**WHAT YOU ARE ASKED TO DO:** Of the material below, the lines to be retyped are those from the line containing "obj.parent = None" through the line containing "j+1), (i, j+1).", inclusive; reproduce them exactly.
===== MATERIAL TO PROCESS
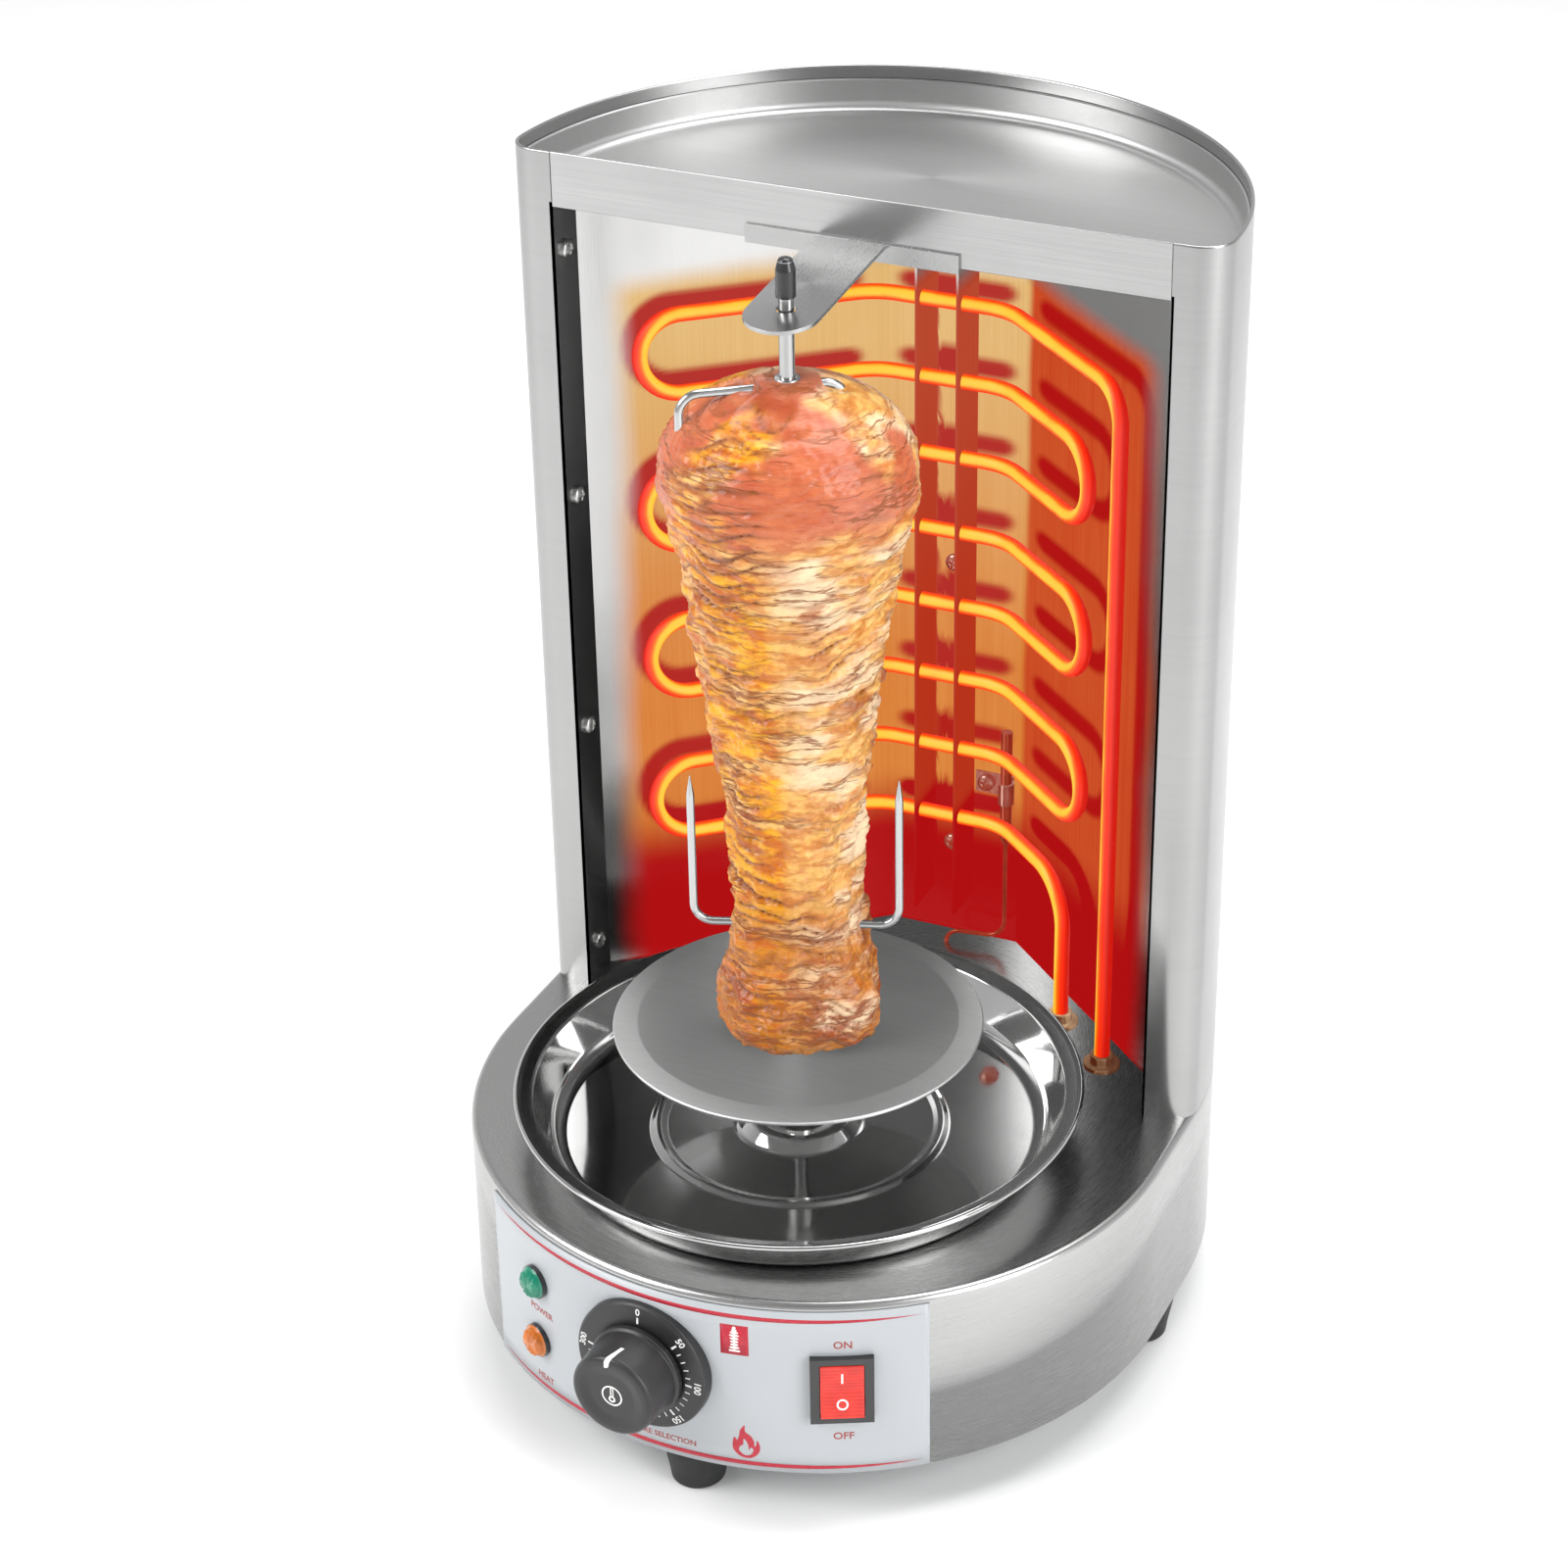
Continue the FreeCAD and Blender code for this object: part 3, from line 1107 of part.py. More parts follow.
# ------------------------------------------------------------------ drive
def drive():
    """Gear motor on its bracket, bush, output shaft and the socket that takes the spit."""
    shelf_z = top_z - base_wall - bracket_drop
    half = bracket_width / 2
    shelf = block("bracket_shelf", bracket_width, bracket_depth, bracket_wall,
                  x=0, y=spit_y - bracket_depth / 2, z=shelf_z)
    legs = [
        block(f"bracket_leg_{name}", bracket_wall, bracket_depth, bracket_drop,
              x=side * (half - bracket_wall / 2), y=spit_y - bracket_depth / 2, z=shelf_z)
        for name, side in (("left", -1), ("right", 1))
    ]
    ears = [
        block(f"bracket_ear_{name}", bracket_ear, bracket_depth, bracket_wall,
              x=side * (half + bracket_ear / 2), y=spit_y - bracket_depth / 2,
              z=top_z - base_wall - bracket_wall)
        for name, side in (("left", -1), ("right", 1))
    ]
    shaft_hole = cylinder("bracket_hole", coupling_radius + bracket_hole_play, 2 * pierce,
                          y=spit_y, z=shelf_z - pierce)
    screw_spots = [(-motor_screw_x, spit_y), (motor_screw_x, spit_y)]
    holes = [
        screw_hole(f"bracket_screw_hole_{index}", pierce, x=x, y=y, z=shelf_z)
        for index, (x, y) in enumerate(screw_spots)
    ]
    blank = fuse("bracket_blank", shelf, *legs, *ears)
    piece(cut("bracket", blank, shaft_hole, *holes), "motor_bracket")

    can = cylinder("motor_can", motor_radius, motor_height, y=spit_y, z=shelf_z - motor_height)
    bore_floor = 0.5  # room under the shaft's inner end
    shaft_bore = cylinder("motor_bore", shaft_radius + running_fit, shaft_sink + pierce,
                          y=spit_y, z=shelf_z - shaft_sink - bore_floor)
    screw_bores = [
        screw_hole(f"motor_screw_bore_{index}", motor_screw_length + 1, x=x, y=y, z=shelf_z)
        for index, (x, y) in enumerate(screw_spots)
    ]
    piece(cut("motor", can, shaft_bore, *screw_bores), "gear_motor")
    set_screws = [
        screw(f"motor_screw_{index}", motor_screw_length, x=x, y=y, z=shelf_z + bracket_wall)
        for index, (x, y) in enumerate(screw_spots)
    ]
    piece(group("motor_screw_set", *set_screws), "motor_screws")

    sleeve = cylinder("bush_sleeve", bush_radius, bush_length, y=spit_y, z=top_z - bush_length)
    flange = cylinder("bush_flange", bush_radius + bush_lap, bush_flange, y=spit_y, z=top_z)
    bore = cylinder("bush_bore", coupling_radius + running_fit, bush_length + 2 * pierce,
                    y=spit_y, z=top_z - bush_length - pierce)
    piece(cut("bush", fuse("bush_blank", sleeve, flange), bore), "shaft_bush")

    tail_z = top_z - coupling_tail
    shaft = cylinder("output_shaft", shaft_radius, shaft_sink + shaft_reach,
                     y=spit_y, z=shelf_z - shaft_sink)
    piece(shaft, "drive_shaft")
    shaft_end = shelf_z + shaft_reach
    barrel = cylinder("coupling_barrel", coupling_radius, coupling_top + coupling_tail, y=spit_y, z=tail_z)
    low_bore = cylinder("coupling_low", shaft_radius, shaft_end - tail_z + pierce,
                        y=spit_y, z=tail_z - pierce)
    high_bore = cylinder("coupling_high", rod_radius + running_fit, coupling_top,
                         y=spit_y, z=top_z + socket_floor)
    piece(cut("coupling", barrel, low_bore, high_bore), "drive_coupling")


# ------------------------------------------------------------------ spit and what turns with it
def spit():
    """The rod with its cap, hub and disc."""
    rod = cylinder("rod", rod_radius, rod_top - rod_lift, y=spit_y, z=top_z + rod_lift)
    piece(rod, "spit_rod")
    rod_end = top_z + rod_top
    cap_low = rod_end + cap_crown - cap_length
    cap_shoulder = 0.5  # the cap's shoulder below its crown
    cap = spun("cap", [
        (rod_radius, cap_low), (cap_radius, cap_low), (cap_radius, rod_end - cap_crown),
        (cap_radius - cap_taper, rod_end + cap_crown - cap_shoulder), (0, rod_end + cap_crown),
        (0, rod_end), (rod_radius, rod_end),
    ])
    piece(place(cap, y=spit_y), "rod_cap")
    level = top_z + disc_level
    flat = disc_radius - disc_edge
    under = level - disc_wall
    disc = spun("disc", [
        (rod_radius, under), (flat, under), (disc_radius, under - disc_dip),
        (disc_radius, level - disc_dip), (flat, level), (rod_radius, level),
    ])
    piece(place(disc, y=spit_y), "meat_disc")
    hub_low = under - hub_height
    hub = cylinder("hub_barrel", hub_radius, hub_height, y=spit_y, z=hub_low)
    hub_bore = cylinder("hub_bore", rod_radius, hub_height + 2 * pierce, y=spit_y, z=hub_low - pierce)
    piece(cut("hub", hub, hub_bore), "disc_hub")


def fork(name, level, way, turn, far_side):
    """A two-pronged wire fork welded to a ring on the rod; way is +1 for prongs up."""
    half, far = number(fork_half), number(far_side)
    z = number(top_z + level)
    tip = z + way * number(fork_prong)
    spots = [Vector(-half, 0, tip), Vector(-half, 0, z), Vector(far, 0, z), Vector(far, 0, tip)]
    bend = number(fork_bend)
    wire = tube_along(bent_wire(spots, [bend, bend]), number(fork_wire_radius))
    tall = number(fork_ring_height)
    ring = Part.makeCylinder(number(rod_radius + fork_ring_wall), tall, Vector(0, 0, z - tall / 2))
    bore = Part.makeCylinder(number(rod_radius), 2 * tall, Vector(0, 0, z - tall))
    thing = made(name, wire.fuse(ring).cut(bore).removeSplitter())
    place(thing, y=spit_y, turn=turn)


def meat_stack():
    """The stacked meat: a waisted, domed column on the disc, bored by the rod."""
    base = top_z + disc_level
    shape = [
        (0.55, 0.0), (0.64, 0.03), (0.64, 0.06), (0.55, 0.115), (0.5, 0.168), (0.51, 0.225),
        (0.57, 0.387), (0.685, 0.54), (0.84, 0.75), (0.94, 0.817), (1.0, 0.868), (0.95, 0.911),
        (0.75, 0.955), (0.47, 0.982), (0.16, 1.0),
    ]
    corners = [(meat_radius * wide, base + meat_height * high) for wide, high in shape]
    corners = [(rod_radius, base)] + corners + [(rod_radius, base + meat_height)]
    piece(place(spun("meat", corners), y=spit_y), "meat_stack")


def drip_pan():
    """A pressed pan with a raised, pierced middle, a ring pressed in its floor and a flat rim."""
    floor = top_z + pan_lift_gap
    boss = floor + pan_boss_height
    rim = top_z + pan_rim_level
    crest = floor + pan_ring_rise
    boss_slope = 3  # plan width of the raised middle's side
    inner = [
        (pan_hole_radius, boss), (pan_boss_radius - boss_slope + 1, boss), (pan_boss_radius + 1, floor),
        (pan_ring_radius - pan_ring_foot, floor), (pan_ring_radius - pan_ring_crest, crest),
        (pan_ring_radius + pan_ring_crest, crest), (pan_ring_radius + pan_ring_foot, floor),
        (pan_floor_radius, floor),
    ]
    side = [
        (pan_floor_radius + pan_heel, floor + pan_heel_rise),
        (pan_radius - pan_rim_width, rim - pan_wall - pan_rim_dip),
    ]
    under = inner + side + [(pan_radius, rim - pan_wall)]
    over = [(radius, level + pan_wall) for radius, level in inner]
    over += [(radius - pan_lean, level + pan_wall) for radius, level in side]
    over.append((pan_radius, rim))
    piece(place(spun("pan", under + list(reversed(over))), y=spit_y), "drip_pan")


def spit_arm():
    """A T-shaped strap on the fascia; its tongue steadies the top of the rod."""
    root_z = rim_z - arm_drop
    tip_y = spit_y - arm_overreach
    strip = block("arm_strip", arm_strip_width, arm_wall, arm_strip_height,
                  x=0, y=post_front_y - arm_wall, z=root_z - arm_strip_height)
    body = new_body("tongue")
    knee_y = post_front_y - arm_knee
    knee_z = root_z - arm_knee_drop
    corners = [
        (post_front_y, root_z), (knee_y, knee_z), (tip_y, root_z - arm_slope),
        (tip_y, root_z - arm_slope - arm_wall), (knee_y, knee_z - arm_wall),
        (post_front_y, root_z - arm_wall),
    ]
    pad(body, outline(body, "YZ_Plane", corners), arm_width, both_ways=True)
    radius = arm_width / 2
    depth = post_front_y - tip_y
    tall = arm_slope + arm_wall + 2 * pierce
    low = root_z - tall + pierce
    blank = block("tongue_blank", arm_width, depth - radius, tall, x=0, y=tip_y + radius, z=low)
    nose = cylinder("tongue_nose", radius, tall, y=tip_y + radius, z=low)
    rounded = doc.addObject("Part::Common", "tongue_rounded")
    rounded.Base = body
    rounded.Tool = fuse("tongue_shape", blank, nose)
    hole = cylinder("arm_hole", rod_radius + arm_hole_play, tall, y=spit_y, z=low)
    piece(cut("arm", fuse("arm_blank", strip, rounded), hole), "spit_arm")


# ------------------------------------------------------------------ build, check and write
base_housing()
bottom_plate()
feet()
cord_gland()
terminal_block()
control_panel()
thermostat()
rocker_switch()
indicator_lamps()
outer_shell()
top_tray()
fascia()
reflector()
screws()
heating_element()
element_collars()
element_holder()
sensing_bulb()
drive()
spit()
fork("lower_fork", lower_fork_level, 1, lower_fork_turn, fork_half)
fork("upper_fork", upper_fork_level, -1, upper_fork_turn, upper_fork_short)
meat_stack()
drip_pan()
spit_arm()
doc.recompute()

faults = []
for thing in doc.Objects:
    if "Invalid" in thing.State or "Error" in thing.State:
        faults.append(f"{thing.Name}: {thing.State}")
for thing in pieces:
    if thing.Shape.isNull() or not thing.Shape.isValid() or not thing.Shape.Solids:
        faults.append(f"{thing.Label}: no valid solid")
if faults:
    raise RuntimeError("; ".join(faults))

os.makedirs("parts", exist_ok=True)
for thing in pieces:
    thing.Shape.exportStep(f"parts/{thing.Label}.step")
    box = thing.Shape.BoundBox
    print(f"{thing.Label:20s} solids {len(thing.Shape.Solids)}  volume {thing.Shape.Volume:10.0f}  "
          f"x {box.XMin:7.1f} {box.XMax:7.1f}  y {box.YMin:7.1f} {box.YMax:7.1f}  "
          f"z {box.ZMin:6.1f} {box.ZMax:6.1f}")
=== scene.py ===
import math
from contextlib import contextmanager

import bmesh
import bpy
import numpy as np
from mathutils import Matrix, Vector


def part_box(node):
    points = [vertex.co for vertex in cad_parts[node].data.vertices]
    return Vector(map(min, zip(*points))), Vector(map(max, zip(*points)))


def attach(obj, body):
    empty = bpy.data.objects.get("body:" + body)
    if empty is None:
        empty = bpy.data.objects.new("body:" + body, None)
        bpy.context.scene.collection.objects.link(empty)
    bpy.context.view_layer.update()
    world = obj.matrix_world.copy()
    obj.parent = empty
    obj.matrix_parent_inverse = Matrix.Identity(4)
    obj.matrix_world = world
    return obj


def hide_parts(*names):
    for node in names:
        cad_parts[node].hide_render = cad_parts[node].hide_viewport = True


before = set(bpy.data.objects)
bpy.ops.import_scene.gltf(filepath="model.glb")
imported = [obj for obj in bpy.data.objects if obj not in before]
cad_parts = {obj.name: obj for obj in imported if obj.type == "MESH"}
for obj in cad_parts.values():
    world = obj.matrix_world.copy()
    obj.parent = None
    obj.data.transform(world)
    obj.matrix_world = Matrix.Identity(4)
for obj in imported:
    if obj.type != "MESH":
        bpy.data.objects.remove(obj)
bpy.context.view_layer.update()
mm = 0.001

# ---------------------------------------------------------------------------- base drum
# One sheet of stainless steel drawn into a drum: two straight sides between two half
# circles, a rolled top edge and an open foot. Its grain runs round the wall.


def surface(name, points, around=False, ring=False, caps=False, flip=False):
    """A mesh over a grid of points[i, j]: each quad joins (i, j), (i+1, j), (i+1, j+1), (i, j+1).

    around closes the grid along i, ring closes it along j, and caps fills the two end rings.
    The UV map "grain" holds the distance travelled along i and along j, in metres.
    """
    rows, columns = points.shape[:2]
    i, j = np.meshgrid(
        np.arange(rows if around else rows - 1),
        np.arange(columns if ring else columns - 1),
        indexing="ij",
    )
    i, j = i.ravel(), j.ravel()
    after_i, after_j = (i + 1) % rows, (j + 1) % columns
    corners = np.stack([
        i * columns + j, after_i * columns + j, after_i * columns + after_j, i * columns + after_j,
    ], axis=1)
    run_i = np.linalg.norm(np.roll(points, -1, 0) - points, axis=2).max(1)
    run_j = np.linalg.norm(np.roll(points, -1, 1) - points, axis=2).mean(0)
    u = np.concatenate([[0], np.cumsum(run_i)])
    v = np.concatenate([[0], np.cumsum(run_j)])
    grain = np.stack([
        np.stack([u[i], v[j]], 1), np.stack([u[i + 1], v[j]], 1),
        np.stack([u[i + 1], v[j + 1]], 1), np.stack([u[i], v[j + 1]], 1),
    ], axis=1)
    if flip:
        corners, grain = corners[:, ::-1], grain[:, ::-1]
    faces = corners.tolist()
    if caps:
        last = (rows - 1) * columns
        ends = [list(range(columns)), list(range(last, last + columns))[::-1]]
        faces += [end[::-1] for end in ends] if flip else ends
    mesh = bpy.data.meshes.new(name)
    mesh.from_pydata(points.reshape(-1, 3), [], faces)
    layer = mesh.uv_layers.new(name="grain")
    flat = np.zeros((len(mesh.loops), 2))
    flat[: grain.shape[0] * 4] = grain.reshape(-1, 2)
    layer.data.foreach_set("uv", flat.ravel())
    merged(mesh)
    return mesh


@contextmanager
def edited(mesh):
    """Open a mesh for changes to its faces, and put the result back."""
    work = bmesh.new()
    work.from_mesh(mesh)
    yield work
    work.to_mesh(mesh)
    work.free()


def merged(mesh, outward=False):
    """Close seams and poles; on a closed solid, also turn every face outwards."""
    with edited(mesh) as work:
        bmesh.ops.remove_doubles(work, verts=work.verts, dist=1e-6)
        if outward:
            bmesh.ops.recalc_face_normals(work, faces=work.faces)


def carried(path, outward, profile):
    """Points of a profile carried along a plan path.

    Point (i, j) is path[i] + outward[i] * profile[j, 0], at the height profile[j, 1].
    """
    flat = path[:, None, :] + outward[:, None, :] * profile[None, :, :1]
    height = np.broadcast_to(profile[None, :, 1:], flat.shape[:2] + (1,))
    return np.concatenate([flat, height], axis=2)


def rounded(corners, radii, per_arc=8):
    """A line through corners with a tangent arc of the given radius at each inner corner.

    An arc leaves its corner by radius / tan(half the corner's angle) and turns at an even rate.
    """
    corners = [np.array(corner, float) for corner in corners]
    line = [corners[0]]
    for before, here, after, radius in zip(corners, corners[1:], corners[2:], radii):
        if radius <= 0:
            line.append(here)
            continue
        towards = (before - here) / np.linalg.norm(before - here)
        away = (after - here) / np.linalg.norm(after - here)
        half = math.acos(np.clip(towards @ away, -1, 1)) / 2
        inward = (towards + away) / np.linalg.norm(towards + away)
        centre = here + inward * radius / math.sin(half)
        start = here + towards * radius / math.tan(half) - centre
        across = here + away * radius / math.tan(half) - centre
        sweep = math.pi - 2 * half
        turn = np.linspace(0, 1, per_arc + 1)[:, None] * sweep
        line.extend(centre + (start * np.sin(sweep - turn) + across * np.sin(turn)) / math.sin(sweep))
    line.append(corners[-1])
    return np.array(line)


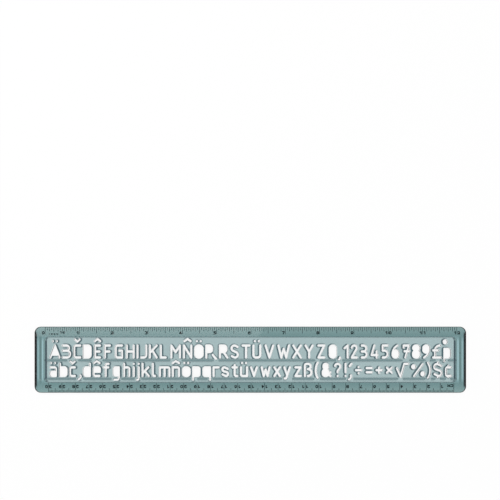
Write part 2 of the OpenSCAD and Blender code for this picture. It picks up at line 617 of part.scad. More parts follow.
==========
**EXERCISE RESPONSE:**
    obj.parent = None
    obj.data.transform(world)
    obj.matrix_world = Matrix.Identity(4)
for obj in imported:
    if obj.type != "MESH":
        bpy.data.objects.remove(obj)
bpy.context.view_layer.update()
mm = 0.001

# ---------------------------------------------------------------------------- base drum
# One sheet of stainless steel drawn into a drum: two straight sides between two half
# circles, a rolled top edge and an open foot. Its grain runs round the wall.


def surface(name, points, around=False, ring=False, caps=False, flip=False):
    """A mesh over a grid of points[i, j]: each quad joins (i, j), (i+1, j), (i+1, j+1), (i, j+1).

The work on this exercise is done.